How to Make the Giant Centipede Plush
After downloading the pattern, gather your materials and follow these steps to make the centipede stuffed animal.
Cut Fabric Pattern Pieces
Full pattern pieces cut list is included in the .PDF pattern. Print it out and use as a checklist.
Make the Centipede Legs
Place two legs pieces and right sides together. Clip or pin to hold in place. Sew around the perimeter with a 1/4″ seam allowance, leaving the flat edge open for stuffing. Make sure to backstitch at the beginning and end.
Trim some of the seam allowance at the pointed end to reduce the bulk. Carefully turn the leg right side out and push out the tip with a chopstick or similar tool. Lightly stuff the leg with Poly-fil, leaving about 1/2″ without stuffing at the opening.
Repeat with all 14 legs. Set legs aside.
Make the Antenna and Back Legs
Adding the contrast stitching lines to the top of the antennas and back legs is completely optional, but I think adds interest to the centipede.
Separate two opposite antennas and two opposite back legs. Sew stitch lines spaced approximately 1″ apart on two antenna pieces and two back leg pieces. I recommend backstitching at the beginning and end of each stitch line to lock in the threads so they won’t pull loose during construction or play.
Once the stitch lines are complete, place two antenna pieces right sides together (one with stitch lines, one without). Clip or pin together. Sew around the perimeter with a 1/4″ seam allowance, leaving the flat edge open, and backstitching at the beginning and end.
Trim off the seam allowance at the point to reduce bulk. Carefully turn the antenna right side out and lightly stuff, leaving about 1/2″ without stuffing at the open end.
Repeat with the other antenna and back legs. Set aside.
Add the Centipede Eyes
For the eyes, you can sew the fabric pieces onto the head piece and leave as-is. Or you can sew on the fabric eye pieces and cover the fabric eyes with a satin stitch embroidery stitch. I like adding the satin stitch over the fabric eyes. Here’s a video on how to satin stitch with embroidery floss.
Place the eyes on to the right side of the top head piece. Pin in place and sew. Hand stitch over the fabric eyes with a satin stitch embroidery stitch. Set aside.
Make the Centipede Body Top and Bottom
Place two body pieces right sides together and sew the flat edges with a 1/4″ seam allowance making sure to backstitch at the start and stop.
Open the pieces up and place another body segment right sides together on top. Sew together with a 1/4″ seam allowance. Repeat until all segments are connected. Add the head and butt pieces to the ends with the same process. Set aside.
Repeat the same process with the body bottom pieces.

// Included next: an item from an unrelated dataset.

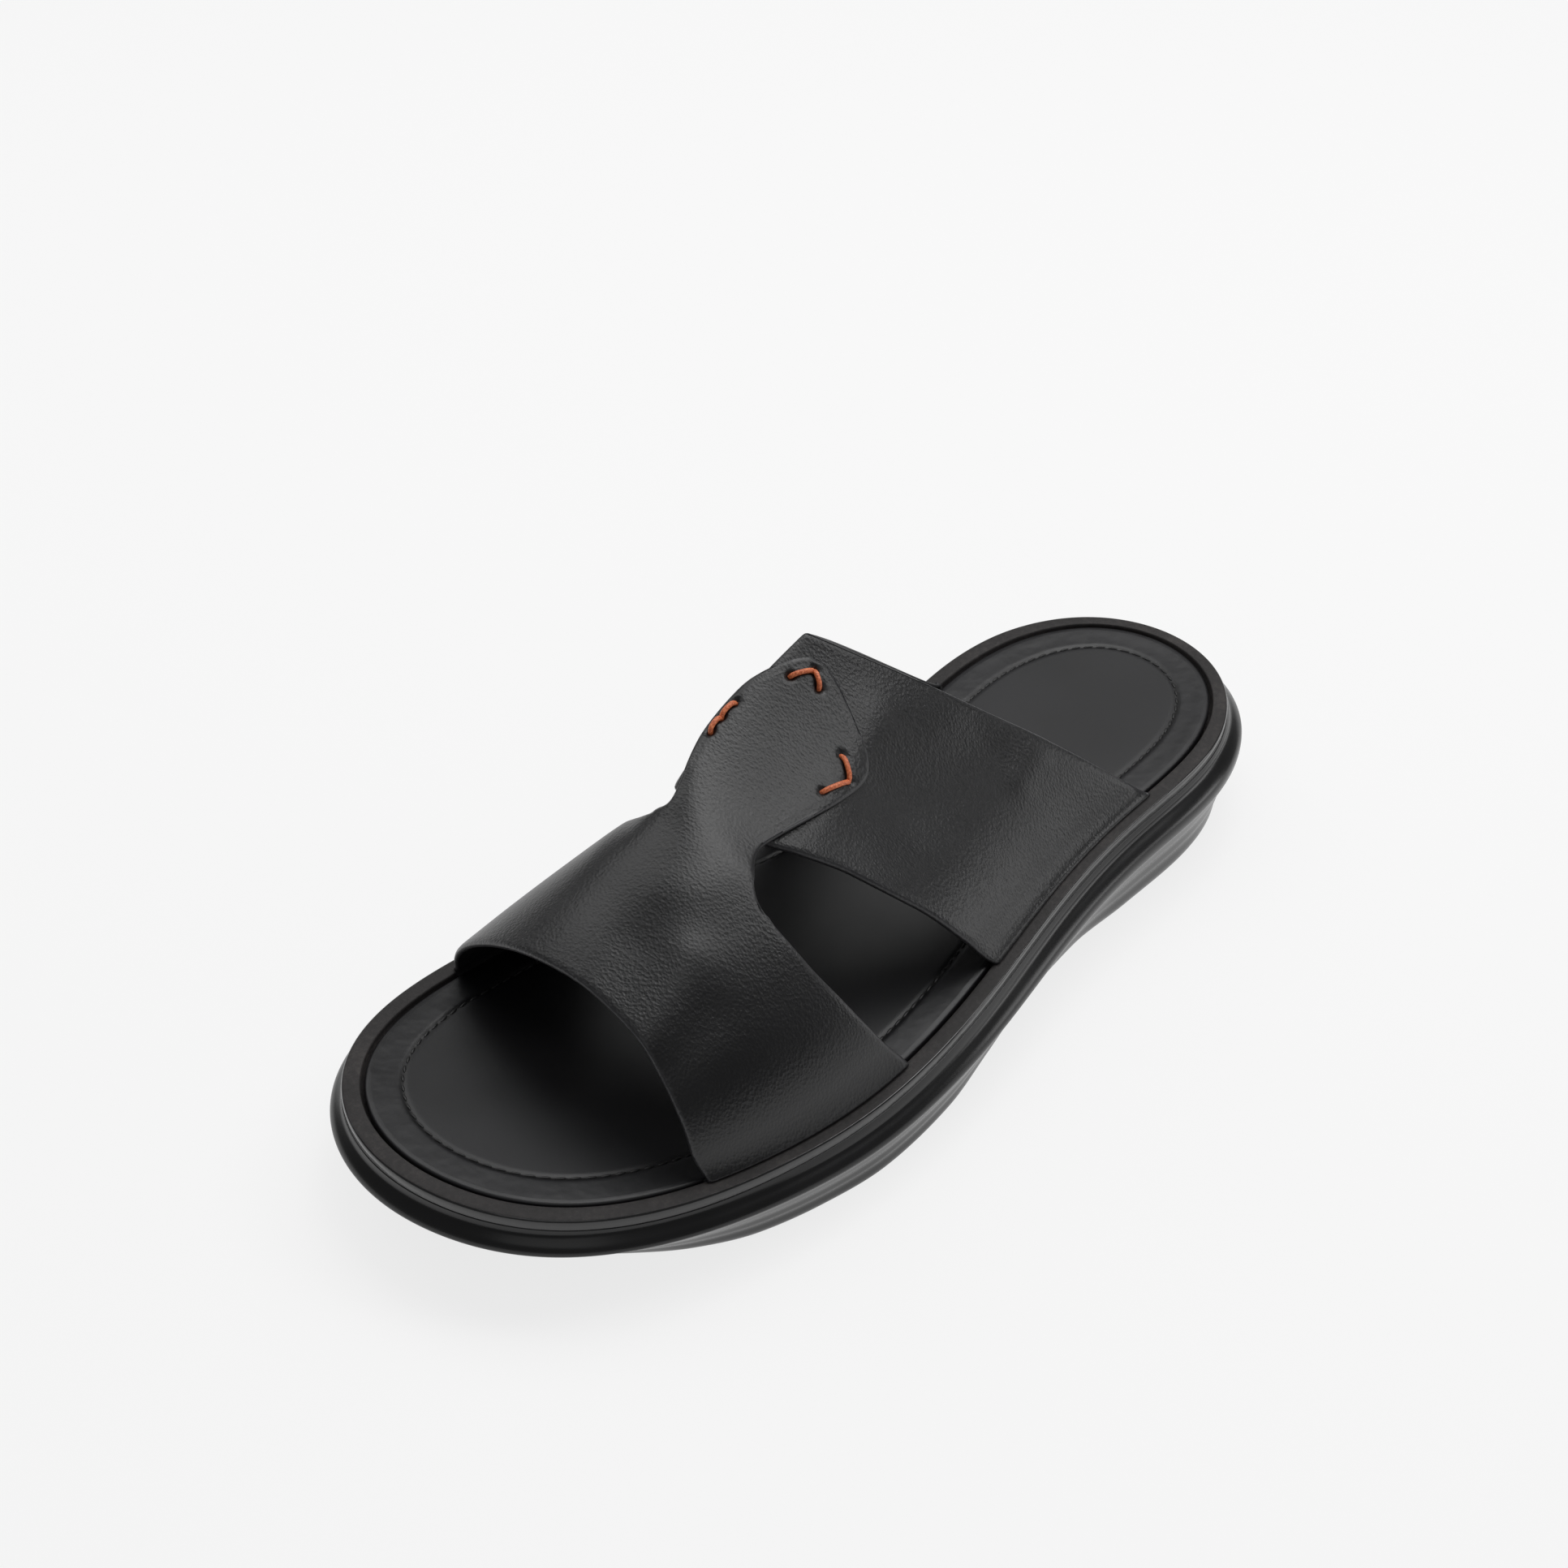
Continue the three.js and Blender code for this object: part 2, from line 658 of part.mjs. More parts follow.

Add the Stuffed Centipede Antennas
Clip or pin the antennas to the right side of the head piece so the antennas extend about 1/4″ paste the edge. Baste stitch with a 1/8″ seam allowance to hold in place.
Free Plush Ladybug Pattern
Looking for something small and cute? Try my free stuffed ladybug sewing pattern.
Attach the Back Legs
On the right side of the top butt piece, clip or pin the back legs at an angle with 1/4″ of the back legs extending past the edge (see photo below for the direction the legs lay). Baste stitch in place with a 1/8″ seam allowance.

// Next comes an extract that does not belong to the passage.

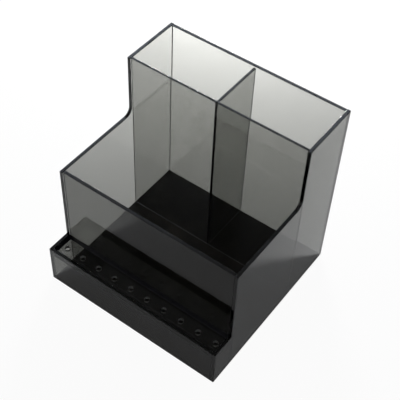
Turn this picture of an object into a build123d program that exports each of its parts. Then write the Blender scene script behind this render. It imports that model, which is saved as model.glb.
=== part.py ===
from build123d import *
import os

# Desk organiser for nail drill bits, files and brushes, built from flat acrylic sheet.
# Two stepped side panels carry everything else between them: a black base, a low rack
# with a row of drilled bit holes at the front, an open tray behind it, and two tall
# compartments at the back. All joints are cemented butt joints.
#
# Frame: +Z is up, +X is to the right of someone who faces the front, and the front is
# at -Y. The origin is the middle of the footprint, on the surface the organiser stands on.
# All sizes are in millimetres.

os.makedirs("parts", exist_ok=True)

# Outside sizes
width = 110.0
depth = 106.0
rack_height = 25.0          # rim of the low bit rack
tray_height = 74.0          # rim of the open tray
tall_height = 112.0         # rim of the two tall compartments
rack_depth = 14.0           # from the front face back to the first step
tall_depth = 36.5           # from the second step back to the back face

# Sheet thicknesses
side_sheet = 2.0
wall_sheet = 2.0            # front, tray wall and back
divider_sheet = 1.5         # the two sheets inside the tall section are thinner
partition_sheet = 1.5
plate_sheet = 2.0           # drilled bit plate
base_sheet = 2.0

# Joints and edges
cement_line = 0.1           # film of cement between two sheets
wall_set_back = 0.5         # tray wall and divider stand this far behind the side steps
step_radius = 4.5           # inside corner of the side panels at the upper step
rim_round = 0.3             # polished edge of every open rim
partition_drop = 0.8        # partition stands this far below the tall rim
partition_shift = 0.0       # partition away from the middle, towards the right

# Bit rack
bit_hole_diameter = 3.0     # clearance for a 2.35 mm shank
bit_count = 10
bit_end_margin = 3.4        # from the plate's end to the middle of the first hole
plate_recess = 3.4          # top of the bit plate below the rack's rim

# Places that several pieces share
inner_width = width - 2 * side_sheet - 2 * cement_line
bit_pitch = (inner_width - 2 * bit_end_margin) / (bit_count - 1)
front_y = -depth / 2
back_y = depth / 2
rack_step_y = front_y + rack_depth
tall_step_y = back_y - tall_depth
tray_wall_y = rack_step_y + wall_set_back       # outer face of the tray's front wall
divider_y = tall_step_y + wall_set_back         # outer face of the divider
front_inner_y = front_y + wall_sheet
back_inner_y = back_y - wall_sheet
wall_foot_z = base_sheet + cement_line          # walls that stand on the base
plate_top_z = rack_height - plate_recess
edge_round = min(rim_round, 0.4 * min(side_sheet, wall_sheet, divider_sheet, partition_sheet))

# Left side panel: one stepped sheet with a rounded inside corner at the upper step
with BuildPart() as left_side_panel:
    with BuildSketch(Plane.YZ.offset(-width / 2)) as side_profile:
        with BuildLine():
            Polyline(
                (front_y, 0),
                (front_y, rack_height),
                (rack_step_y, rack_height),
                (rack_step_y, tray_height),
                (tall_step_y, tray_height),
                (tall_step_y, tall_height),
                (back_y, tall_height),
                (back_y, 0),
                close=True,
            )
        make_face()
        upper_step = side_profile.vertices().sort_by_distance((tall_step_y, tray_height))[0]
        fillet(upper_step, radius=step_radius)
    extrude(amount=side_sheet)
    # the open rims are polished round on both faces, and the two uprights on the outer face
    outer_edges = left_side_panel.faces().sort_by(Axis.X)[0].edges()
    inner_edges = left_side_panel.faces().sort_by(Axis.X)[-1].edges()
    outer_open = outer_edges.sort_by(Axis.Z)[1:]
    inner_open = inner_edges.filter_by(lambda edge: edge.center().Z >= rack_height)
    inner_open = inner_open.filter_by(lambda edge: edge.center().Y < back_y)
    fillet(outer_open + inner_open, radius=edge_round)
left_side_panel.part.label = "left_side_panel"

# Right side panel: the same sheet turned over
with BuildPart() as right_side_panel:
    mirror(left_side_panel.part, about=Plane.YZ)
right_side_panel.part.label = "right_side_panel"

# Base: an opaque sheet between the four outer walls
with BuildPart() as base_plate:
    base_depth = back_inner_y - front_inner_y - 2 * cement_line
    with BuildSketch(Plane.XY):
        Rectangle(inner_width, base_depth)
    extrude(amount=base_sheet)
base_plate.part.label = "base_plate"

# Back panel: full height, between the side panels
with BuildPart() as back_panel:
    with BuildSketch(Plane.XY):
        with Locations((0, back_y - wall_sheet / 2)):
            Rectangle(inner_width, wall_sheet)
    extrude(amount=tall_height)
    fillet(back_panel.edges().group_by(Axis.Z)[-1].filter_by(Axis.X), radius=edge_round)
back_panel.part.label = "back_panel"

# Divider: the front wall of the tall compartments, standing on the base
with BuildPart() as divider_panel:
    with BuildSketch(Plane.XY.offset(wall_foot_z)):
        with Locations((0, divider_y + divider_sheet / 2)):
            Rectangle(inner_width, divider_sheet)
    extrude(amount=tall_height - wall_foot_z)
    fillet(divider_panel.edges().group_by(Axis.Z)[-1].filter_by(Axis.X), radius=edge_round)
divider_panel.part.label = "divider_panel"

# Partition: splits the tall section into a left and a right compartment
with BuildPart() as partition_panel:
    partition_front_y = divider_y + divider_sheet + cement_line
    partition_back_y = back_inner_y - cement_line
    partition_y = (partition_front_y + partition_back_y) / 2
    with BuildSketch(Plane.XY.offset(wall_foot_z)):
        with Locations((partition_shift, partition_y)):
            Rectangle(partition_sheet, partition_back_y - partition_front_y)
    extrude(amount=tall_height - partition_drop - wall_foot_z)
    fillet(partition_panel.edges().group_by(Axis.Z)[-1].filter_by(Axis.Y), radius=edge_round)
partition_panel.part.label = "partition_panel"

# Tray wall: the front of the open tray, and the back of the bit rack
with BuildPart() as tray_front_wall:
    with BuildSketch(Plane.XY.offset(wall_foot_z)):
        with Locations((0, tray_wall_y + wall_sheet / 2)):
            Rectangle(inner_width, wall_sheet)
    extrude(amount=tray_height - wall_foot_z)
    fillet(tray_front_wall.edges().group_by(Axis.Z)[-1].filter_by(Axis.X), radius=edge_round)
tray_front_wall.part.label = "tray_front_wall"

# Front panel: the low front of the bit rack
with BuildPart() as front_panel:
    with BuildSketch(Plane.XY):
        with Locations((0, front_y + wall_sheet / 2)):
            Rectangle(inner_width, wall_sheet)
    extrude(amount=rack_height)
    fillet(front_panel.edges().group_by(Axis.Z)[-1].filter_by(Axis.X), radius=edge_round)
front_panel.part.label = "front_panel"

# Bit plate: a shelf below the rack's rim, drilled with one row of bit holes
with BuildPart() as bit_plate:
    plate_front_y = front_inner_y + cement_line
    plate_back_y = tray_wall_y - cement_line
    plate_y = (plate_front_y + plate_back_y) / 2
    with BuildSketch(Plane.XY.offset(plate_top_z - plate_sheet)):
        with Locations((0, plate_y)):
            Rectangle(inner_width, plate_back_y - plate_front_y)
            with GridLocations(bit_pitch, 0, bit_count, 1):
                Circle(bit_hole_diameter / 2, mode=Mode.SUBTRACT)
    extrude(amount=plate_sheet)
bit_plate.part.label = "bit_plate"

pieces = [
    left_side_panel,
    right_side_panel,
    base_plate,
    back_panel,
    divider_panel,
    partition_panel,
    tray_front_wall,
    front_panel,
    bit_plate,
]
for piece in pieces:
    export_step(piece.part, f"parts/{piece.part.label}.step")
    size = piece.part.bounding_box().size
    print(f"{piece.part.label}: {size.X:.1f} x {size.Y:.1f} x {size.Z:.1f} mm")
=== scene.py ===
"""Dresses the nail drill bit holder: smoked acrylic sheet, dark cement, a black base, a white studio."""

import logging
from dataclasses import dataclass, field
from enum import Enum
from math import ceil, cos, inf, log, pi, radians, sin
from typing import Any, Union

import bmesh
import bpy
from mathutils import Matrix, Vector


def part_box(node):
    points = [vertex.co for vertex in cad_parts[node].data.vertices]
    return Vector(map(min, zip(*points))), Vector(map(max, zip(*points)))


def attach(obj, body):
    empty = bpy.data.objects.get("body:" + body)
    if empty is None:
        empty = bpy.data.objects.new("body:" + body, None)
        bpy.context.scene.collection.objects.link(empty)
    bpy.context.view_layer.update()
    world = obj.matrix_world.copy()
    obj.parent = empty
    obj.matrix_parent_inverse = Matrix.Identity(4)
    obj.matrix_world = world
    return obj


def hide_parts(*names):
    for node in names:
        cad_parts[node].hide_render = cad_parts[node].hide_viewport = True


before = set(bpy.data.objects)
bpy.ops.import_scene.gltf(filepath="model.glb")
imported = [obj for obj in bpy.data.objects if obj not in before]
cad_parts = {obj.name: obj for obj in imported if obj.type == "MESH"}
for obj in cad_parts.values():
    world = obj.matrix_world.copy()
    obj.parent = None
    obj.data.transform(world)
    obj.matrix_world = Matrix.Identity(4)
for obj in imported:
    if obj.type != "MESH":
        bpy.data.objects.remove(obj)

LOG = logging.getLogger("nail_drill_bit_holder")
MM = 0.001
BODY = "root"
WHITE = (1.0, 1.0, 1.0)
MERGE_DISTANCE = 0.0005 * MM
SHARP_ANGLE = 35.0
SAME_PLACE = 1e-7
NO_SLOPE = 1e-9

Colour = tuple[float, float, float]
Point = tuple[float, float, float]
Operand = Union["Channel", float]


class Channel:
    """A number socket of a shader. Python's operators on it add Math nodes."""

    def __init__(self, graph: "Graph", socket: bpy.types.NodeSocket) -> None:
        """Wraps one output socket.

        Args:
            graph: The shader that the socket is in.
            socket: The output socket.
        """
        self.graph = graph
        self.socket = socket

    def __add__(self, other: Operand) -> "Channel":
        """Adds a number or a channel."""
        return self.graph.math("ADD", self, other)

    __radd__ = __add__

    def __mul__(self, other: Operand) -> "Channel":
        """Multiplies by a number or a channel."""
        return self.graph.math("MULTIPLY", self, other)

    __rmul__ = __mul__

    def __sub__(self, other: Operand) -> "Channel":
        """Takes a number or a channel away."""
        return self.graph.math("SUBTRACT", self, other)

    def __rsub__(self, other: Operand) -> "Channel":
        """Takes this channel away from a number."""
        return self.graph.math("SUBTRACT", other, self)

    def larger(self, other: Operand) -> "Channel":
        """Takes the larger of this and another."""
        return self.graph.math("MAXIMUM", self, other)

    def smaller(self, other: Operand) -> "Channel":
        """Takes the smaller of this and another."""
        return self.graph.math("MINIMUM", self, other)

    def clamped(self) -> "Channel":
        """Keeps the number between 0 and 1."""
        return self.larger(0.0).smaller(1.0)

    def rise(self, start: float, gain: float) -> "Channel":
        """Climbs from 0 at a number to 1.

        Args:
            start: The number at which it leaves 0.
            gain: How fast it climbs.

        Returns:
            The climb, between 0 and 1.
        """
        return ((self - start) * gain).clamped()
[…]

Add the Rest of the Stuffed Centipede Legs
On one long side of the bottom body piece, clip or pin one short leg to the center of each body segment with about 1/4″ sticking out past the edge of the body segment fabric. Baste stitch each leg in place with a 1/8″ seam allowance.
Fold the sewn-on short legs outward so they are out of the way. Clip or pin the legs onto the other side of the body segments with 1/4″ hanging over the edge, and repeat with a 1/8″ basting stitch to hold these legs in place.
Assemble the Body
Place the top body piece on top of the bottom body piece with the right sides together. Align the seams between body segments and add a clip or pin at each seam. On the side of the body with the opening for stuffing, fold the short legs outwards to keep them out of the way. Add more clips or pins to the sides of the body segments to hold together, making sure the edges of the body segments are aligned well.
Starting and ending with a backstitch, sew from point A to point B with a 1/4″ seam allowance. This is from the butt piece, up the side body segments, pivoting slightly at each body segment seam, around the head, and over the antennas to point B. Check that the back legs, short legs, and antennas have all been sewn into the seam allowance.
Fold the back legs in between the top and body butt pieces. Clip or pin the top and body pieces together. Sew from A to C with a 1/4″ seam allowance, making sure to backstitch at both points.
Fold the short legs in towards the center of the body. Push them so they all point towards the head. Add plenty of pins or clips to keep the open edges aligned. Sew from point D to point B. Check that all the legs have been sewn into the seam allowance.
Ensure all legs and antennas are sewn in place. Clip seam allowance at the point of the butt to reduce bulk.
More Free Stuffed Animal Sewing Patterns
Bugs, bears, dogs, dinos, and more. Check out this collection of free stuffed animal patterns.
Turning and Stuffing the Centipede Plush
Carefully turn the centipede right side out. Double-check that all legs and antennas are sewn in place.
Begin stuffing the centipede. Push a handful of stuffing all the way up the body to the head and repeat all the way to the butt. Do not overstuff! The centipede should be fully stuffed but not plump round.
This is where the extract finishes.